▶ _SHORT PROBLEM_:
Emit the exact text of every line from the line with "attach(row, body)" to the line with "tab_reach + (loop_out", both ends included. No other output is expected.

▶ _DATASET RECORDS_:
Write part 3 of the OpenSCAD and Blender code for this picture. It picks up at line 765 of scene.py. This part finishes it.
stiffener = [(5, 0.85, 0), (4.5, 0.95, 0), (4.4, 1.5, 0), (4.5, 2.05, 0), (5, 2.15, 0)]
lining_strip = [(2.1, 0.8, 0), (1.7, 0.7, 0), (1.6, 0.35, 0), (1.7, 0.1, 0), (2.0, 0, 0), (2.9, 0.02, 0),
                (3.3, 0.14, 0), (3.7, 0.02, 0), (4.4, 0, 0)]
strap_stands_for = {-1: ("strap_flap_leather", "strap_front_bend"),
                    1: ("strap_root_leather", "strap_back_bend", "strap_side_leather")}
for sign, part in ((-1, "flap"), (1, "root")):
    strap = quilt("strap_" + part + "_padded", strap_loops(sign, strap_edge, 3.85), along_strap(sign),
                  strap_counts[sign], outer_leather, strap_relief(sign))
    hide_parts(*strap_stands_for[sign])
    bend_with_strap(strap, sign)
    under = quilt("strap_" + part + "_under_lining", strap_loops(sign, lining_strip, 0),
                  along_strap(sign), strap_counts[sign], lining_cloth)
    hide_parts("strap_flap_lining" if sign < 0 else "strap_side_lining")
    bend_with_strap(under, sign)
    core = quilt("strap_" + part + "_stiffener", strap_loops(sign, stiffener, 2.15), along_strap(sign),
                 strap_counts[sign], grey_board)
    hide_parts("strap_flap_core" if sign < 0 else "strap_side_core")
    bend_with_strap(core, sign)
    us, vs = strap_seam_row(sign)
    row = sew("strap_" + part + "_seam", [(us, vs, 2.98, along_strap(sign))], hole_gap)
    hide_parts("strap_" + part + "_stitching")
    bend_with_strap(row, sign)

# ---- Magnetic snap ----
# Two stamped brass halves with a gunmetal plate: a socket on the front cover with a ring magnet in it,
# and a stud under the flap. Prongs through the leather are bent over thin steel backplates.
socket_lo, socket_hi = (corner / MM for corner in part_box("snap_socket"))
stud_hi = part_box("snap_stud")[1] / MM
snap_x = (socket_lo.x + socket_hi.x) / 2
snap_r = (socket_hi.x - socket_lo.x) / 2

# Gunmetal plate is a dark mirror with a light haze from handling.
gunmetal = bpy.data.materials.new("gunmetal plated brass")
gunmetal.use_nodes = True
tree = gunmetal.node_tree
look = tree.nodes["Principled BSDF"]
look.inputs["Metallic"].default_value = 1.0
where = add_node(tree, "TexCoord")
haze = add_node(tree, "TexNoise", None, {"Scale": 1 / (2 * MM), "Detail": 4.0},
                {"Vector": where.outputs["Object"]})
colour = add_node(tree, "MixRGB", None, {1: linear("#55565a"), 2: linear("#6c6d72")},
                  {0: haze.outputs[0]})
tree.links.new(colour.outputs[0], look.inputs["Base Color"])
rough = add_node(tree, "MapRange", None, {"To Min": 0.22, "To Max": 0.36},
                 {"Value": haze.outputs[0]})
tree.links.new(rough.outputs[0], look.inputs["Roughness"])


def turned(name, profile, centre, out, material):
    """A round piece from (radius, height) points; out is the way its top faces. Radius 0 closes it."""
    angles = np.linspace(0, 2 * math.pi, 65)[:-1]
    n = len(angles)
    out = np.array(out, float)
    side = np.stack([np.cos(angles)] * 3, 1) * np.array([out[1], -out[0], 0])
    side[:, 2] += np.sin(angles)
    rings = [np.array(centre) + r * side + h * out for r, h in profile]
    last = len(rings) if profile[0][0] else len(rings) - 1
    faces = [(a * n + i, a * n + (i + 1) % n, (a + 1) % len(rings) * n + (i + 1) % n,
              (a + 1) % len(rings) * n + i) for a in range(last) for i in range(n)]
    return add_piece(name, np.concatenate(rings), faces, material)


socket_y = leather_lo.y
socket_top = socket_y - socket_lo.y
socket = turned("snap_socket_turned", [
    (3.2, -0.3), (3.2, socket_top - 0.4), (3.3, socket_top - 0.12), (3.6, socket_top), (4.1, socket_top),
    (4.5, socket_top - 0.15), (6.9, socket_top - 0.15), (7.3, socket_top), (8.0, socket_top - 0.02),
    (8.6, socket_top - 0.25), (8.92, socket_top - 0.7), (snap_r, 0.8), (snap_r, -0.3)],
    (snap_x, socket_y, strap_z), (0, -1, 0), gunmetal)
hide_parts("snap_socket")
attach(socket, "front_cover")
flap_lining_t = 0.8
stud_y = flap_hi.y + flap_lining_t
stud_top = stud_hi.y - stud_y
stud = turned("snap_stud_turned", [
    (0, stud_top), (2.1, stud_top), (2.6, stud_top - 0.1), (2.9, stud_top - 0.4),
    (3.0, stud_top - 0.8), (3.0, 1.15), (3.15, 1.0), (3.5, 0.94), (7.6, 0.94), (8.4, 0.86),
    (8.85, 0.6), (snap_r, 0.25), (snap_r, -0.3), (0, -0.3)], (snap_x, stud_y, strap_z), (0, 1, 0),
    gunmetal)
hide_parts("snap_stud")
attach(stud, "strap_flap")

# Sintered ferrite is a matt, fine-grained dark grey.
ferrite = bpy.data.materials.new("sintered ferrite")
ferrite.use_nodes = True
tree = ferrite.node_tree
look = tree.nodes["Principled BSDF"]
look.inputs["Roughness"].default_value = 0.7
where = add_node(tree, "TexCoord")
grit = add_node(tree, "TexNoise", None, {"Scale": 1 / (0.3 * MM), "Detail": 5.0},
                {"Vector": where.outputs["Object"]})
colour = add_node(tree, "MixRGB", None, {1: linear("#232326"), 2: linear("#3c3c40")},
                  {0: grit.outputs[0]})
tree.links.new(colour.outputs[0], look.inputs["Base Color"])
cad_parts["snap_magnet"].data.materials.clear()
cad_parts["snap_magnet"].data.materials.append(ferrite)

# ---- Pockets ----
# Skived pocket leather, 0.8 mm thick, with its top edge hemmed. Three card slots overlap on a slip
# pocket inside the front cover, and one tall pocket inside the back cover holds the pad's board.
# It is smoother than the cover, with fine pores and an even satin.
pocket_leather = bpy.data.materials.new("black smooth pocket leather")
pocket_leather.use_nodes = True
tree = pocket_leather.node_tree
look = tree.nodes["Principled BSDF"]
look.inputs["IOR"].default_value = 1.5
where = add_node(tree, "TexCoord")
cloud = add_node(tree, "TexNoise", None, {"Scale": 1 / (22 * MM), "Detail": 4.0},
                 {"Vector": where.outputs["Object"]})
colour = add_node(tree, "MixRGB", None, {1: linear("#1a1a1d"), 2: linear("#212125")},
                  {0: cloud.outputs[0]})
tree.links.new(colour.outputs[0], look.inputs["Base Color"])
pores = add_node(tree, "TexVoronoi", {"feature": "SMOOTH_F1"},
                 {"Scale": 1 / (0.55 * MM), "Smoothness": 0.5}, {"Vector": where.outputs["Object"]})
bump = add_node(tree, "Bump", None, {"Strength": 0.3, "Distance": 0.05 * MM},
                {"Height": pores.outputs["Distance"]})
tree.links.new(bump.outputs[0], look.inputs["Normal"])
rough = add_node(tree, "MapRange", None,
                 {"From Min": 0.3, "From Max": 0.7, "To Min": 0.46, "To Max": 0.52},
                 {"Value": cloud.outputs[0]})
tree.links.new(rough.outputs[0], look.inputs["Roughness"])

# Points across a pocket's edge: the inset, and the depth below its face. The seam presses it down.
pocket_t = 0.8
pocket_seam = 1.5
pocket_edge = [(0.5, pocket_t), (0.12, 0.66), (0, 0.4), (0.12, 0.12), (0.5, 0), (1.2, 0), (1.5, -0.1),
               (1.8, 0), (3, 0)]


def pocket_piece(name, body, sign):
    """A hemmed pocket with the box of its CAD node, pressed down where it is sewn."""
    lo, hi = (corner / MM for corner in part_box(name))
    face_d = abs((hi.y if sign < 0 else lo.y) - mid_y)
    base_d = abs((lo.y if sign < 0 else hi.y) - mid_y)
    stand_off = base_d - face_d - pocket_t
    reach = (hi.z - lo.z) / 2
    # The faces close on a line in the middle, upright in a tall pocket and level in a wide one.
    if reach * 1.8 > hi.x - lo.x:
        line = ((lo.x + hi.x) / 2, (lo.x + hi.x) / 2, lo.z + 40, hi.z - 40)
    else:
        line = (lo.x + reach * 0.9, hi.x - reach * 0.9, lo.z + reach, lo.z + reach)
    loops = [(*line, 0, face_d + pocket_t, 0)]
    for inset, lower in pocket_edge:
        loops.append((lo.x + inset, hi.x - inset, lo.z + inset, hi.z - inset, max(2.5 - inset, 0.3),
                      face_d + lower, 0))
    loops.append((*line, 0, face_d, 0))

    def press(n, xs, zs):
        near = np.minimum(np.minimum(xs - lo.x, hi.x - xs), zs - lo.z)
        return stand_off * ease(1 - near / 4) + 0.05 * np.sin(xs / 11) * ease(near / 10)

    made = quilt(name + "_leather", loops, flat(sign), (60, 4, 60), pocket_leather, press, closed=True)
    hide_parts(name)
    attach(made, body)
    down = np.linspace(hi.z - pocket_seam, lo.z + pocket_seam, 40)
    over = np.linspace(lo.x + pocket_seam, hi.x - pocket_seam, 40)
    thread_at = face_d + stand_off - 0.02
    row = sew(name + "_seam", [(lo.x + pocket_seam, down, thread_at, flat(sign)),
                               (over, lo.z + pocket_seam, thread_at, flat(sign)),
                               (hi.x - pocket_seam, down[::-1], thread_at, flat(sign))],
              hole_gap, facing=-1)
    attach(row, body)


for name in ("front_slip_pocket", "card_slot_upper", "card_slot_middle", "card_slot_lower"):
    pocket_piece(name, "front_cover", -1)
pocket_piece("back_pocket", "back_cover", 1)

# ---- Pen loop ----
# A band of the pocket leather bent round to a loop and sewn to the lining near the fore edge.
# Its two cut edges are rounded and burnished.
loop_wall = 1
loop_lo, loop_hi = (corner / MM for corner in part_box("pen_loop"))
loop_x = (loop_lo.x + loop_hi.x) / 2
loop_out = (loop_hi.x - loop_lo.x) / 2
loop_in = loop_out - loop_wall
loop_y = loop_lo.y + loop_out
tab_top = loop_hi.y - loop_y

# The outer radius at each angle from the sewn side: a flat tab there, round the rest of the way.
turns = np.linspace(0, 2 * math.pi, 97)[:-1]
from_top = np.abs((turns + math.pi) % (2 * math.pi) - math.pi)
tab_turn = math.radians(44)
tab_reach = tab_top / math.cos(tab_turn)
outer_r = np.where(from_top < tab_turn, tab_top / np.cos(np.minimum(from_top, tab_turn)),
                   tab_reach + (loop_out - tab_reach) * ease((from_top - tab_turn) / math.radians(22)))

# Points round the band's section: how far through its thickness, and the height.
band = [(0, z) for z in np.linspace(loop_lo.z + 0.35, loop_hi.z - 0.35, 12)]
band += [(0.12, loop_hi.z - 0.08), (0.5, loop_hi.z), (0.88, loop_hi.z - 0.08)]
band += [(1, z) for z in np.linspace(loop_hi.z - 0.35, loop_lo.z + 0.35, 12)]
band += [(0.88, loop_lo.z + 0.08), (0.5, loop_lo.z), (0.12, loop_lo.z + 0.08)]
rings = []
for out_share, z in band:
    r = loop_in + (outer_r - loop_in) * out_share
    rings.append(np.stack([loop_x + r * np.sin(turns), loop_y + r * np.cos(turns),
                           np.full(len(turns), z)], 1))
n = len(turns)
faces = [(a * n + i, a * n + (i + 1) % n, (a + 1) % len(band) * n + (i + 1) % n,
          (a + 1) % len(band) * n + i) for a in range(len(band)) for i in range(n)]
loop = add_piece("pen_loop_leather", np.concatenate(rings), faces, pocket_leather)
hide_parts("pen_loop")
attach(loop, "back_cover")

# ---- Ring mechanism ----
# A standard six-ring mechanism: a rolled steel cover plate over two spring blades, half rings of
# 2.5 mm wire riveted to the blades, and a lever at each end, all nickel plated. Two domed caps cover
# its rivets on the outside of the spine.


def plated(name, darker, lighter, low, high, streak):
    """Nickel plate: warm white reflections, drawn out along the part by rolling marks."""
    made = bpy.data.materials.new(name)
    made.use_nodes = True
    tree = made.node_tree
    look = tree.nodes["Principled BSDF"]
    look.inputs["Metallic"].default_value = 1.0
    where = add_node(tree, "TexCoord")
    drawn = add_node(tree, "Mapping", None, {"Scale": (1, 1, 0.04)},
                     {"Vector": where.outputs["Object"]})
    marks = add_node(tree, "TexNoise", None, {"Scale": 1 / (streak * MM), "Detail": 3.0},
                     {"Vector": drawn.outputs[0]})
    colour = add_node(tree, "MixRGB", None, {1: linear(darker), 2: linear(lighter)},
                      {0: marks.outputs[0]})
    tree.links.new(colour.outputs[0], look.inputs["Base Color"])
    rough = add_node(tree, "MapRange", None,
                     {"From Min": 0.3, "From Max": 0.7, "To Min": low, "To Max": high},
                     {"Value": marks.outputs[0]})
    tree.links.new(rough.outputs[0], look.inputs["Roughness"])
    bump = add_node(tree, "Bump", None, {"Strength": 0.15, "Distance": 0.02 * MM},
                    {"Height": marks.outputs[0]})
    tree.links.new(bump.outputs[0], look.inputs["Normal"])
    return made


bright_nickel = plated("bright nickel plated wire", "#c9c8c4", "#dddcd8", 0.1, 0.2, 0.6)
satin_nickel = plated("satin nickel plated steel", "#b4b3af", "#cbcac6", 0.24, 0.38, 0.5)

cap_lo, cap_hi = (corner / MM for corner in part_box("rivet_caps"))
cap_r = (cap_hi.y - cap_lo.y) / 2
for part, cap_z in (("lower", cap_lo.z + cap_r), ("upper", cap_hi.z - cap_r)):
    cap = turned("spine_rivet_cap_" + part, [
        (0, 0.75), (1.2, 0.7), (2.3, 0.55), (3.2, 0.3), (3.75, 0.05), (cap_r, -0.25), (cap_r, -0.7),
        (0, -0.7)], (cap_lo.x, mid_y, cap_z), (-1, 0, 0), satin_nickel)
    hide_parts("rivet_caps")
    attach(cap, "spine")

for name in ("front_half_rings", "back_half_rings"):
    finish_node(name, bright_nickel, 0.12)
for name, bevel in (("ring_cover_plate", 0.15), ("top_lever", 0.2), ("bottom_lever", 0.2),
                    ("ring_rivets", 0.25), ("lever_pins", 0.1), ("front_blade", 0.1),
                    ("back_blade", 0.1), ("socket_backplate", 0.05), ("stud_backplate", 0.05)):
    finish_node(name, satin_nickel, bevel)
==
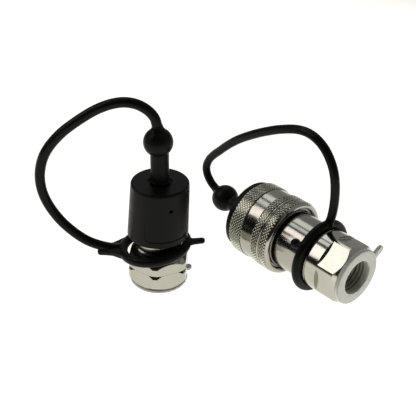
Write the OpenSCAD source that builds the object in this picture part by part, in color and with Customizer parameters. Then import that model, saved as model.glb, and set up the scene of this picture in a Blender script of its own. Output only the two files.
* * *
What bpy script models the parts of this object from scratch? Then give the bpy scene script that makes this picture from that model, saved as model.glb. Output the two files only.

▶ _RESPONSE TO THIS TASK_:
    attach(row, body)


for name in ("front_slip_pocket", "card_slot_upper", "card_slot_middle", "card_slot_lower"):
    pocket_piece(name, "front_cover", -1)
pocket_piece("back_pocket", "back_cover", 1)

# ---- Pen loop ----
# A band of the pocket leather bent round to a loop and sewn to the lining near the fore edge.
# Its two cut edges are rounded and burnished.
loop_wall = 1
loop_lo, loop_hi = (corner / MM for corner in part_box("pen_loop"))
loop_x = (loop_lo.x + loop_hi.x) / 2
loop_out = (loop_hi.x - loop_lo.x) / 2
loop_in = loop_out - loop_wall
loop_y = loop_lo.y + loop_out
tab_top = loop_hi.y - loop_y

# The outer radius at each angle from the sewn side: a flat tab there, round the rest of the way.
turns = np.linspace(0, 2 * math.pi, 97)[:-1]
from_top = np.abs((turns + math.pi) % (2 * math.pi) - math.pi)
tab_turn = math.radians(44)
tab_reach = tab_top / math.cos(tab_turn)
outer_r = np.where(from_top < tab_turn, tab_top / np.cos(np.minimum(from_top, tab_turn)),
                   tab_reach + (loop_out - tab_reach) * ease((from_top - tab_turn) / math.radians(22)))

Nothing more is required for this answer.